I see a certain reluctance on the part of white feminists to conceive relevance to black feminism within the hegemonic feminist movement. The voice of the black woman, even within these movements, is silenced, as if we were too dramatic, seeing too much, hearing too much: however, among so many, this is just another way of silencing.
“We all go through the same thing.” No, we don’t. The black feminist movement has its peculiarities, omitting them therefore contributes to the deconstruction of the whole struggle of a people, blacks, black women in society. When we talk about domestic violence, 60% of cases involve black women. In the media, the representation of the black woman is the “mulata gostosa” (“hot mulata”), “do bumbum grande” (“with the big butt”) contributes directly to strengthening the discourse that black women are more sexually active, more provocative, “hotter”. In this manner, refusing any kind of harassment is not socially accepted, generating, often times, reasons for insults and even physical violence.
Since colonization, rape culture has been disseminated by the discourse that we are “um país miscigenado” (“a mixed-race country”), so here there would be no discrimination.” The body of the black woman was considered an object, and today it’s no different. Why doesn’t Globo TV extend the “mulatologia” (mulatology) to other races? Aren’t we in a mixed-race country? Well, then.

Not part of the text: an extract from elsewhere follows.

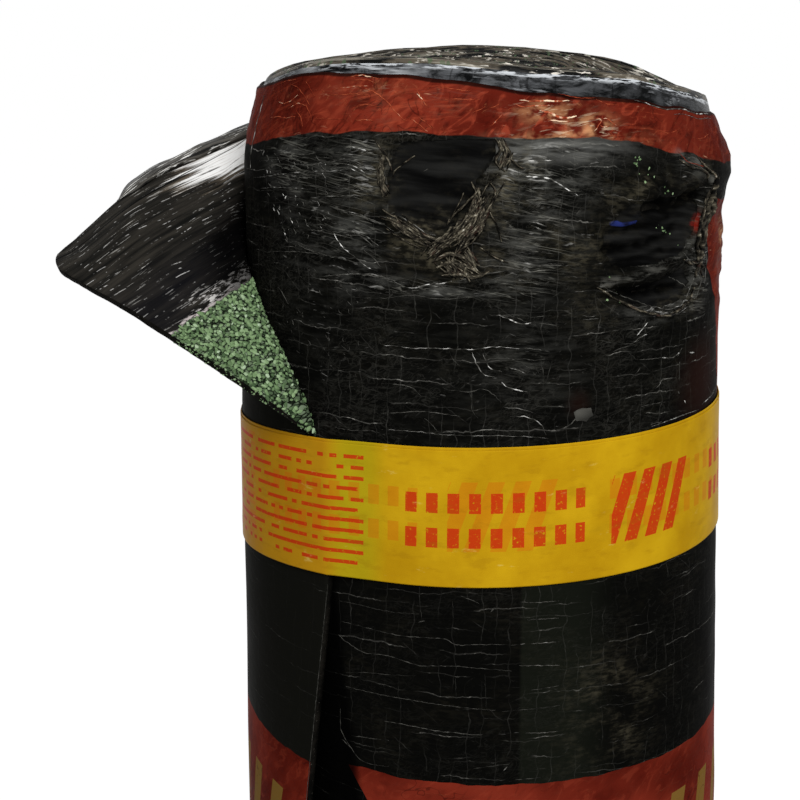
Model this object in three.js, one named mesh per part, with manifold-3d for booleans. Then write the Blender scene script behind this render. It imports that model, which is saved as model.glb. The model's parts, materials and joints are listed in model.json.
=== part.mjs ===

When we talk about equal working conditions for men and women, what women are we talking about? When you see a job advertisement which states “mulheres com boa aparência” (women with good appearance/women that look good)”, what women are we talking about? When it comes to the Brazilian standard of beauty, what women are we talking? When discussing the marginalization of women, what women are we talking about?
Racist and sexist discourse that I hear every day go beyond what is clear in our eyes and, perhaps, the problem of society is looking beyond the opacity, the obscure, beyond what is transparent.
No, I don’t see too. I don’t see prejudice in everything.
It was always there. Close your eyes and see it.